13. EL MUSEO SONÁMBULO

En su trajín periodístico, Ramón decide una noche meterse en el Museo del Prado, ir descubriendo los cuadros -retazos de cuadros- a la luz de un farol que lleva en la mano, y escribir con la experiencia un reportaje.

La idea es muy ramoniana y nos descubre por vía de anécdota la manera que tenía Ramón de vivir y gustar el arte. Puede decirse que siempre lo vio así: a farolazos. A golpes de intuición. Escribe libros sobre el Greco, Goya y Solana, e innumerables retratos de artistas modernos, muchos de los cuales se repiten en Ismos. Ramón había obtenido en aquella noche periodística un museo sonámbulo y personal, un museo en movimiento, vivo y azaroso. Había obtenido, sobre todo, una victoria contra el realismo. A golpes de luz, como a golpes de espátula, destruye la coherencia, composición y asunto de la mayoría de los cuadros. Hace a su manera una lectura picassiana de los clásicos: los desbarata.

Lo que aquella noche estaba destruyendo Ramón -aunque quizá no lo entendieran así sus lectores de periódico- era nada menos que el realismo. Los pintores que elige para sus biografías mayores son tres grandes negadores del realismo. Ramón, hombre moderno y posbaudeleriano, sabe que la realidad ha caducado. Sabe, con André Gide, que la piel es lo más profundo, pero todo consiste, precisamente, en profundizar la piel. El realismo se quedaba en la piel de la Historia -los hechos, según dijo Ortega-, y en la piel de los seres. Hay que exigirle a la realidad más de lo que puede dar.

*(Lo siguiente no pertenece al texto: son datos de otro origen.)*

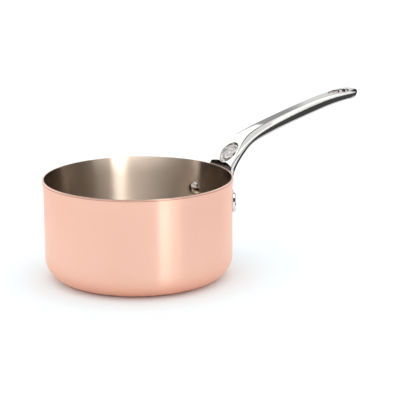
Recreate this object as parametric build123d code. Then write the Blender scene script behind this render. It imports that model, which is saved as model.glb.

Ramón es puro pensamiento plástico, es un primitivo que jamás ha pensado en abstracto -y cuando lo intenta por escritorios resultados son muy pobres-, de modo que el pensamiento plástico de Ramón, enfrentado al pensamiento plástico que es la pintura, entabla una correspondencia dialéctica de entrevisiones que nunca es geométrica como un juego de espejos, sino enriquecedora por acumulación, iluminadora por abrumación.

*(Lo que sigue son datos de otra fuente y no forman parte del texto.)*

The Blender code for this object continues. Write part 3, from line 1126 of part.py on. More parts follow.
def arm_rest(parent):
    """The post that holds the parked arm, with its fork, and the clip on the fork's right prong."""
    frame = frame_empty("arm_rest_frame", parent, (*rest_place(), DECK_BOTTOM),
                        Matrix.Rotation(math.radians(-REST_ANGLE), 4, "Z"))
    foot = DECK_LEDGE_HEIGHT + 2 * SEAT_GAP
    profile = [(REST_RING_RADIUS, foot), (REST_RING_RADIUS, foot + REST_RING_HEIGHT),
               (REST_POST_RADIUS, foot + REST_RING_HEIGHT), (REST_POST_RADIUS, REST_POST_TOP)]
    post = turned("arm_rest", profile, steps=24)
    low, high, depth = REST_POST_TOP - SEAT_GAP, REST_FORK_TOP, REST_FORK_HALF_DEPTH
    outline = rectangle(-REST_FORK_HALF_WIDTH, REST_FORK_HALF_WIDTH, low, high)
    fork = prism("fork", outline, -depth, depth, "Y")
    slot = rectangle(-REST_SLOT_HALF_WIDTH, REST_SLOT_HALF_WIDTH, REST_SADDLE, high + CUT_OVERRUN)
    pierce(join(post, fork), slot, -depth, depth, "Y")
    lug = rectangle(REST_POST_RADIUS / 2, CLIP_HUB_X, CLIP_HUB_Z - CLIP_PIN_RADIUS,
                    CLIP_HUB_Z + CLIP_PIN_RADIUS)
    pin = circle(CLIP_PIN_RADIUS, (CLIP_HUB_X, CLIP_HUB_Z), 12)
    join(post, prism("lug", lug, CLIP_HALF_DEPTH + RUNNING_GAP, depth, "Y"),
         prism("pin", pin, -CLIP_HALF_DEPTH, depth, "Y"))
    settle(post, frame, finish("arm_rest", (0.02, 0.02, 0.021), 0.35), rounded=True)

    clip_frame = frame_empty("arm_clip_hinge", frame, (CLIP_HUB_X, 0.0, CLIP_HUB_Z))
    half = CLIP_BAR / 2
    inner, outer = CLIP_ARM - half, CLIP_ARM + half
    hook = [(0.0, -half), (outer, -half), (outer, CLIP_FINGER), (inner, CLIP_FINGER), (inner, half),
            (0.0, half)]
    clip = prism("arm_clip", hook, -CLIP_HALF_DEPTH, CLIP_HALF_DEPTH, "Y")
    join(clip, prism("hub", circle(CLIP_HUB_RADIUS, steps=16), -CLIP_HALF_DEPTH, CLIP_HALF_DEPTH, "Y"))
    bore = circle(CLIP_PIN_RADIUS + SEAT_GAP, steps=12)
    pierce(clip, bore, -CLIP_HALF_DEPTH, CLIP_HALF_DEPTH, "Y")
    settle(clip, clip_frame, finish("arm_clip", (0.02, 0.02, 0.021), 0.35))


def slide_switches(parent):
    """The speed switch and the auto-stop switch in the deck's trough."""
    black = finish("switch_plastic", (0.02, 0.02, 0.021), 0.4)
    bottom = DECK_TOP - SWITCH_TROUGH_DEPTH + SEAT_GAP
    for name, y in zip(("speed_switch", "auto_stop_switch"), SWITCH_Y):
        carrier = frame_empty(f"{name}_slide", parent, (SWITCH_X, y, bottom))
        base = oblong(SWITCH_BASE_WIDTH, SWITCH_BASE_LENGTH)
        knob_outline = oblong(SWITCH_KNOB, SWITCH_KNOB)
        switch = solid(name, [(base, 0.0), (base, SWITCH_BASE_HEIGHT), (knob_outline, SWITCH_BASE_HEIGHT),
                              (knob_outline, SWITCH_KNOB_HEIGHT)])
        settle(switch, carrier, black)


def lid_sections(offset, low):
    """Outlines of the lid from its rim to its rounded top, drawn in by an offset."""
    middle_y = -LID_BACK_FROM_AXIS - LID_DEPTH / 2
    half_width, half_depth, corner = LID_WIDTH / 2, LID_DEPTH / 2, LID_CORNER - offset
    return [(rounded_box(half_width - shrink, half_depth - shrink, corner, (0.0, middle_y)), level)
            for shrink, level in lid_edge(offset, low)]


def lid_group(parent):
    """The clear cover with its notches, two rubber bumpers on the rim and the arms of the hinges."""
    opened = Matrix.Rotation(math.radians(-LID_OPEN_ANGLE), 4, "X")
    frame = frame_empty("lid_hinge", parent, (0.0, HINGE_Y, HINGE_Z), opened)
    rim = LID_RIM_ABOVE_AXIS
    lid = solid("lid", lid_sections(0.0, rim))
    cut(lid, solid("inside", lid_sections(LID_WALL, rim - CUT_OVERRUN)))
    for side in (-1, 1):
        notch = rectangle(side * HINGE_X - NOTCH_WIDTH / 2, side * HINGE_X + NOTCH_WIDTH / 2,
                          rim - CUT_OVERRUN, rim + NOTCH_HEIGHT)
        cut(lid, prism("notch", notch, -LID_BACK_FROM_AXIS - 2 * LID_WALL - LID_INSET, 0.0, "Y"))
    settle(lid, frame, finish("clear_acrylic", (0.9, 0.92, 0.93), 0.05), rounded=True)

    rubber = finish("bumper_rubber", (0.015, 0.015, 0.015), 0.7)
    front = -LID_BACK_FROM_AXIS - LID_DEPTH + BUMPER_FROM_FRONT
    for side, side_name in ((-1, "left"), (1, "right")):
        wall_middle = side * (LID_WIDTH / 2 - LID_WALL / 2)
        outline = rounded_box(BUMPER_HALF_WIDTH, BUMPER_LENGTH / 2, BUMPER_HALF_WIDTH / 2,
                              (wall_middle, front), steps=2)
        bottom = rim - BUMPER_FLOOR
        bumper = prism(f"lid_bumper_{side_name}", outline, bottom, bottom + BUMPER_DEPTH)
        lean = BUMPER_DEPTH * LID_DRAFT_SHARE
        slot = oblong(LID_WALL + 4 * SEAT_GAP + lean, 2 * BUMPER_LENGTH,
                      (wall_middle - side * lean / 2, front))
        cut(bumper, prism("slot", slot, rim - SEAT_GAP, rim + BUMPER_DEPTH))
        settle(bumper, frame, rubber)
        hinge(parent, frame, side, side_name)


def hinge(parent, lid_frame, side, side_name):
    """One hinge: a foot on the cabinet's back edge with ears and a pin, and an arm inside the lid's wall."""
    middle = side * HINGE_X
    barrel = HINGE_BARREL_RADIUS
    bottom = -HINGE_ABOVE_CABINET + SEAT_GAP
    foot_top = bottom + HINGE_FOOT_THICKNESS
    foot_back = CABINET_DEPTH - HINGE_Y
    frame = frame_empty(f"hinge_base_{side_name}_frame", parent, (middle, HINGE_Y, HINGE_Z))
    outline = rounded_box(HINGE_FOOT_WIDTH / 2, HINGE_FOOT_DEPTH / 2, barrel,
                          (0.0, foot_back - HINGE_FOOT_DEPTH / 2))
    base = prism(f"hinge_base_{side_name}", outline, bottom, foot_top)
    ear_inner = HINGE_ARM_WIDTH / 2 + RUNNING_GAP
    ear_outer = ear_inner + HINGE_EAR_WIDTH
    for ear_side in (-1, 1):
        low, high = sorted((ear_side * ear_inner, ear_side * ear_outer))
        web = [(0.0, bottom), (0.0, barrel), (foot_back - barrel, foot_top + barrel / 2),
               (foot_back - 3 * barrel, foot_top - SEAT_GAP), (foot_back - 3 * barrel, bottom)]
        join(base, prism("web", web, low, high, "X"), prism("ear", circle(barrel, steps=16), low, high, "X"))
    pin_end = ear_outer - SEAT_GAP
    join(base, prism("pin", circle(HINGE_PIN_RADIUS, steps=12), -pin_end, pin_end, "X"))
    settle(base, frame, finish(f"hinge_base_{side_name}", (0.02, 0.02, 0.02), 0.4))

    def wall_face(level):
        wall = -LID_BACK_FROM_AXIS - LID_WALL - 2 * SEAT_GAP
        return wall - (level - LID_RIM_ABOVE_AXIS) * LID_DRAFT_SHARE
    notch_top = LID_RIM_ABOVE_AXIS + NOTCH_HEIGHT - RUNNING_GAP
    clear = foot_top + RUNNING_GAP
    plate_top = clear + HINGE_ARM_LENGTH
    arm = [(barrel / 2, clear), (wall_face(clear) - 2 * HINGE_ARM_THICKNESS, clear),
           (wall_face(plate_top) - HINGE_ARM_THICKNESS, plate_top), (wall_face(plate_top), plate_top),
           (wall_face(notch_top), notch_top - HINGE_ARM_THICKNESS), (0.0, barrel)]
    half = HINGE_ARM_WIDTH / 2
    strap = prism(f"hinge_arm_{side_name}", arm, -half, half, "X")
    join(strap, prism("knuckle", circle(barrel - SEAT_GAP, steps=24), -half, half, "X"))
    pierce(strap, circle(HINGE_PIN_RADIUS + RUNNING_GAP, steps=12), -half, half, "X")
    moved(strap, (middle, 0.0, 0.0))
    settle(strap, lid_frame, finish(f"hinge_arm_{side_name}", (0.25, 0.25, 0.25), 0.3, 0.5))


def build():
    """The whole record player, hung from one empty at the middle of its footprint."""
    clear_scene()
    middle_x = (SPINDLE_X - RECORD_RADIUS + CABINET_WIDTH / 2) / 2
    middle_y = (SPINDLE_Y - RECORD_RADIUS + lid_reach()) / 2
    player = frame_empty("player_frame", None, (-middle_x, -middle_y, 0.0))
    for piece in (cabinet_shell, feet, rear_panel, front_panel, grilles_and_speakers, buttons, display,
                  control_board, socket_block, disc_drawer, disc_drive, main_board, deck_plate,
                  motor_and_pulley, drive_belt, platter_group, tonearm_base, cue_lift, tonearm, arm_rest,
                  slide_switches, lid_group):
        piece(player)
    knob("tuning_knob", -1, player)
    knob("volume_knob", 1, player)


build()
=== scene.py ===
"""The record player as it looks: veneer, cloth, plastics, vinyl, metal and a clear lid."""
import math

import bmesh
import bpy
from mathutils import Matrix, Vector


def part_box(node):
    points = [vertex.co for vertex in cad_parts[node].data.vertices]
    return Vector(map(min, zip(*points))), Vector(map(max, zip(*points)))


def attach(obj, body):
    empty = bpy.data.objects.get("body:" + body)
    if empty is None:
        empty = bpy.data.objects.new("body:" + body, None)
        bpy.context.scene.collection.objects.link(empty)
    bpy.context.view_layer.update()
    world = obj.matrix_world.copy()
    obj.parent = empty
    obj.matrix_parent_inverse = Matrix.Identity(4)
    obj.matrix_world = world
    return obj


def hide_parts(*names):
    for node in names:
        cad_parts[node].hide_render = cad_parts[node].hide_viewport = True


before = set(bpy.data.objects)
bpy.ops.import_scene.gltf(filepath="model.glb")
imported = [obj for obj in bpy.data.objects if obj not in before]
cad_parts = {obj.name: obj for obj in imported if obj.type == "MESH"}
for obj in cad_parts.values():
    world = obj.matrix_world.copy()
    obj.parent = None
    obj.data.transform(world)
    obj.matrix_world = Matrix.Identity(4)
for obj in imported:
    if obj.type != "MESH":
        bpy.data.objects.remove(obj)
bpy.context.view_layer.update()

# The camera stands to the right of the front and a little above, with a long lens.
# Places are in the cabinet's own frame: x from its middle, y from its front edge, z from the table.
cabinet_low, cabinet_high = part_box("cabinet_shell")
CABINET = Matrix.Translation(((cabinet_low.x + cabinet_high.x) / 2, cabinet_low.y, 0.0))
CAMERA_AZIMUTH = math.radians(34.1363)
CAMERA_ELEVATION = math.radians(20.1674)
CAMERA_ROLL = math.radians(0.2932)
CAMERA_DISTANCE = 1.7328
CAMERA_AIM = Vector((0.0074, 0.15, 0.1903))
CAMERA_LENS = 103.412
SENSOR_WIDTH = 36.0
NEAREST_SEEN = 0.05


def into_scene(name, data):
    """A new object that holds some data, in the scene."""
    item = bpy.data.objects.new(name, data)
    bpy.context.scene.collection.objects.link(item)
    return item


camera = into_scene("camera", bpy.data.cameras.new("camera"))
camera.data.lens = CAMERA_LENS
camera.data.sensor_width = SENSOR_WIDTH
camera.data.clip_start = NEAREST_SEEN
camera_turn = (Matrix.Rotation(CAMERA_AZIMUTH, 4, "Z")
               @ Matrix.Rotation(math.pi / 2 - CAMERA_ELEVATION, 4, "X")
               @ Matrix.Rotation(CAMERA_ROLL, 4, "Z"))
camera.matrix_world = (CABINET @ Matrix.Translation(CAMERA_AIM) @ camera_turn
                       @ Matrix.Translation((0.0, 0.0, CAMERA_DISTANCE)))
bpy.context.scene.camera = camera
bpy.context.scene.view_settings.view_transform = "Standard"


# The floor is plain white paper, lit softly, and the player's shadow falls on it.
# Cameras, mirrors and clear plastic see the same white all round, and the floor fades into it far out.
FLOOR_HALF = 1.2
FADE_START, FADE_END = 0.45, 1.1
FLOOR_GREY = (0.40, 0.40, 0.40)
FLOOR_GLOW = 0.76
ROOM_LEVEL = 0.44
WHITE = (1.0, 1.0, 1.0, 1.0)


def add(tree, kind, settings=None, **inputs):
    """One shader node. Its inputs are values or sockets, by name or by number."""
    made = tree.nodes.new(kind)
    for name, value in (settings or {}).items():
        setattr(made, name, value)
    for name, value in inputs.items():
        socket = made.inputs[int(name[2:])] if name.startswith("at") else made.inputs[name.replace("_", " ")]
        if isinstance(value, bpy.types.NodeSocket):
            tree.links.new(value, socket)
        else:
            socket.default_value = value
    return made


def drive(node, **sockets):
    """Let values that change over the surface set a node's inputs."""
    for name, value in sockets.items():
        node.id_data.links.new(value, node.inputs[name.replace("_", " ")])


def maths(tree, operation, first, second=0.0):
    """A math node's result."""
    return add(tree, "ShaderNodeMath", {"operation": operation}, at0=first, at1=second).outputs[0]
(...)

Ramón ha definido siempre a un hombre por su cara, más que por su obra. Negar la validez de esta lectura sería negar el arte todo, pues el arte no es otra cosa que lectura de la piel, una lectura del mundo tan válida y profunda como cualquier otra, empero. La pintura, precisamente, legitima el hacer de Ramón, esa fe ciega en que el mundo es un museo sonámbulo -como el Prado en aquella noche de su incursión- donde las almas van asomadas a los rostros. La pintura es cosa mentale, efectivamente, pensamiento del mundo, pero pensamiento plástico.